→ AIM OF THE TASK: Reproduce the material that follows, please, but only from its first line to the line containing "# coarser skin", inclusive.

→ DATA EXCERPT:

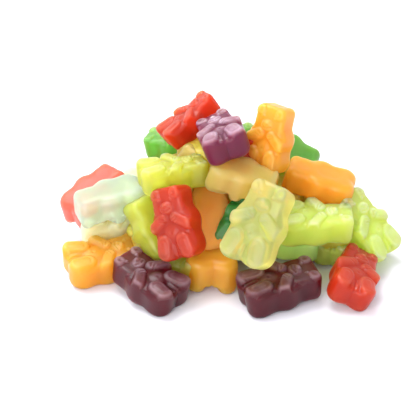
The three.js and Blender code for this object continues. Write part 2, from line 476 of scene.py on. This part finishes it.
# Leaf green jelly is cloudy and bright, because little light gets under the bears above it.
pour("bears_leaf_green", [
    (19.5, -7, 6.5, 0, -5, 0, 0.95),
], jelly("leaf green jelly", "#BCFA7C", "#C8FF98", "#D4F4B4", 0.1, 20, 0.3))

# Dark green jelly swallows most light, like bottle glass.
pour("bears_dark_green", [
    (5, -9, 13.5, 45, 45, 40, 1),
], jelly("dark green jelly", "#1E8434", "#48C058", "#60A86C", 0.5, 40, 0.5))

# ---- Pale bears -------------------------------------------------------------------------------
# Poured from the same mould with next to no colour. The mint ones lie at the left and the back of
# the heap, and the peach ones under and behind the mint one at the left.

# Mint jelly looks like frosted glass, with a cool tinge.
pour("bears_mint", [
    (-29, -4.5, 15.5, 200, -5, 180, 0.95),
    (-10, 28, 5.5, 170, 0, 70, 0.95),
], jelly("mint jelly", "#D0E2C4", "#E4F0D4", "#E0E8D8", 0.7, 30, 0.4))

# Peach jelly is milkier, like candle wax.
pour("bears_peach", [
    (-28.5, -1, 7, 10, 0, 0, 0.95),
    (-24.5, 9.5, 9.5, 75, 0, 180, 0.85),
], jelly("peach jelly", "#FFE8AC", "#FFF0B8", "#FCF0D0", 0.3, 26, 0.3))

# ---- Bears inside -----------------------------------------------------------------------------
# The bears that carry the others, in three rough layers. They are the same sweets, cast with a
# coarser skin and in one colour because next to nothing of them shows.

# A plain golden jelly, which passes a warm light on to the clear bears in front of it.
pour("bears_inside", [
    (-12, -2, 4.6, 15, 0, 0, 0.92),
    (7, -2, 4.6, 160, 0, 0, 0.92),
    (20, 5, 4.6, 60, 0, 180, 0.92),
    (-4, 8, 4.6, 120, 0, 0, 0.92),
    (13, 15, 4.6, 20, 0, 0, 0.92),
    (0, 2, 13.5, 200, 0, 0, 0.92),
    (14, 4, 13.5, 80, 0, 0, 0.92),
    (-13, 4, 14, 90, 0, 180, 0.92),
    (3, 12, 13.5, 30, 0, 0, 0.92),
    (-8, 4, 21, 20, 10, 0, 0.88),
    (7, 6, 20, 100, 0, 180, 0.88),
    (-5, 2, 25, 150, 0, 180, 0.8),
    (-20, -6, 7, 110, 0, 0, 0.88),
    (-22, 2, 6, 20, 0, 0, 0.85),
    (26, -4, 7, 90, 0, 0, 0.85),
], jelly("inner jelly", "#F2CC48", "#F8D850", "#F0DC90", 0.4, 40, 0.3), PLAIN)

# ---- Table, light and camera ------------------------------------------------------------------
# The heap lies on a matt white board in a bright room, brightest low down all round. One large
# soft light hangs over it and another stands at its left in front, so shadows are short and faint.

BOARD_REACH = 3                           # metres from the heap to the board's edges
BOARD_ROUGHNESS = 0.9                     # unpolished, so it mirrors nothing
ROOM_LOW, ROOM_HIGH = 1.6, 1.1            # brightness of the room at eye level and overhead
LAMP_SIDE = 0.5                           # metres
LAMP_AIM = (0, 0, 0.02)
CAMERA_AIM = Vector((-4.3, 0.5, 10)) * MM
CAMERA_RISE = math.radians(33)            # how far the camera looks down
CAMERA_DISTANCE = 0.46
SENSOR_WIDTH, FOCAL_LENGTH = 36, 155.7    # mm

plane = bpy.data.meshes.new("board")
reach = BOARD_REACH
plane.from_pydata([(-reach, -reach, 0), (reach, -reach, 0), (reach, reach, 0), (-reach, reach, 0)],
                  [], [(0, 1, 2, 3)])
board = bpy.data.objects.new("board", plane)
bpy.context.scene.collection.objects.link(board)
white = bpy.data.materials.new("matt white board")
white.use_nodes = True
finish = white.node_tree.nodes["Principled BSDF"].inputs
finish["Base Color"].default_value = to_linear("#D6D6DE")
finish["Roughness"].default_value = BOARD_ROUGHNESS
plane.materials.append(white)

world = bpy.data.worlds.new("room")
bpy.context.scene.world = world
world.use_nodes = True
tree = world.node_tree
sky = tree.nodes["Background"]
sky.inputs["Color"].default_value = (1, 1, 1, 1)
place = node(tree, "ShaderNodeTexCoord", {}, {})
height = node(tree, "ShaderNodeSeparateXYZ", {}, {"Vector": place.outputs["Generated"]})
level = node(tree, "ShaderNodeMapRange", {"To Min": ROOM_LOW, "To Max": ROOM_HIGH}, {
    "Value": height.outputs["Z"],
})
tree.links.new(level.outputs[0], sky.inputs["Strength"])


def softbox(name, place, watts):
    """A square area light at place, in metres, that faces the heap."""
    lamp = bpy.data.lights.new(name, "AREA")
    lamp.size = LAMP_SIDE
    lamp.energy = watts
    made = bpy.data.objects.new(name, lamp)
    made.location = place
    made.rotation_euler = (Vector(LAMP_AIM) - Vector(place)).to_track_quat("-Z", "Y").to_euler()
    bpy.context.scene.collection.objects.link(made)


softbox("overhead", (-0.2, 0.15, 0.6), 6.5)
softbox("front", (-0.3, -0.6, 0.35), 5.0)

lens = bpy.data.cameras.new("camera")
lens.sensor_width = SENSOR_WIDTH
lens.lens = FOCAL_LENGTH
lens.clip_start = 0.01
lens.clip_end = 20
camera = bpy.data.objects.new("camera", lens)
bpy.context.scene.collection.objects.link(camera)
back = Vector((0, -math.cos(CAMERA_RISE), math.sin(CAMERA_RISE)))
camera.location = CAMERA_AIM + back * CAMERA_DISTANCE
camera.rotation_euler = (-back).to_track_quat("-Z", "Y").to_euler()
bpy.context.scene.camera = camera
bpy.context.scene.view_settings.view_transform = "Standard"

→ OUTPUT OF THE TASK:
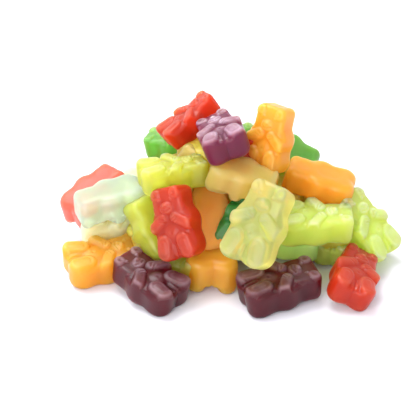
The three.js and Blender code for this object continues. Write part 2, from line 476 of scene.py on. This part finishes it.
# Leaf green jelly is cloudy and bright, because little light gets under the bears above it.
pour("bears_leaf_green", [
    (19.5, -7, 6.5, 0, -5, 0, 0.95),
], jelly("leaf green jelly", "#BCFA7C", "#C8FF98", "#D4F4B4", 0.1, 20, 0.3))

# Dark green jelly swallows most light, like bottle glass.
pour("bears_dark_green", [
    (5, -9, 13.5, 45, 45, 40, 1),
], jelly("dark green jelly", "#1E8434", "#48C058", "#60A86C", 0.5, 40, 0.5))

# ---- Pale bears -------------------------------------------------------------------------------
# Poured from the same mould with next to no colour. The mint ones lie at the left and the back of
# the heap, and the peach ones under and behind the mint one at the left.

# Mint jelly looks like frosted glass, with a cool tinge.
pour("bears_mint", [
    (-29, -4.5, 15.5, 200, -5, 180, 0.95),
    (-10, 28, 5.5, 170, 0, 70, 0.95),
], jelly("mint jelly", "#D0E2C4", "#E4F0D4", "#E0E8D8", 0.7, 30, 0.4))

# Peach jelly is milkier, like candle wax.
pour("bears_peach", [
    (-28.5, -1, 7, 10, 0, 0, 0.95),
    (-24.5, 9.5, 9.5, 75, 0, 180, 0.85),
], jelly("peach jelly", "#FFE8AC", "#FFF0B8", "#FCF0D0", 0.3, 26, 0.3))

# ---- Bears inside -----------------------------------------------------------------------------
# The bears that carry the others, in three rough layers. They are the same sweets, cast with a
# coarser skin and in one colour because next to nothing of them shows.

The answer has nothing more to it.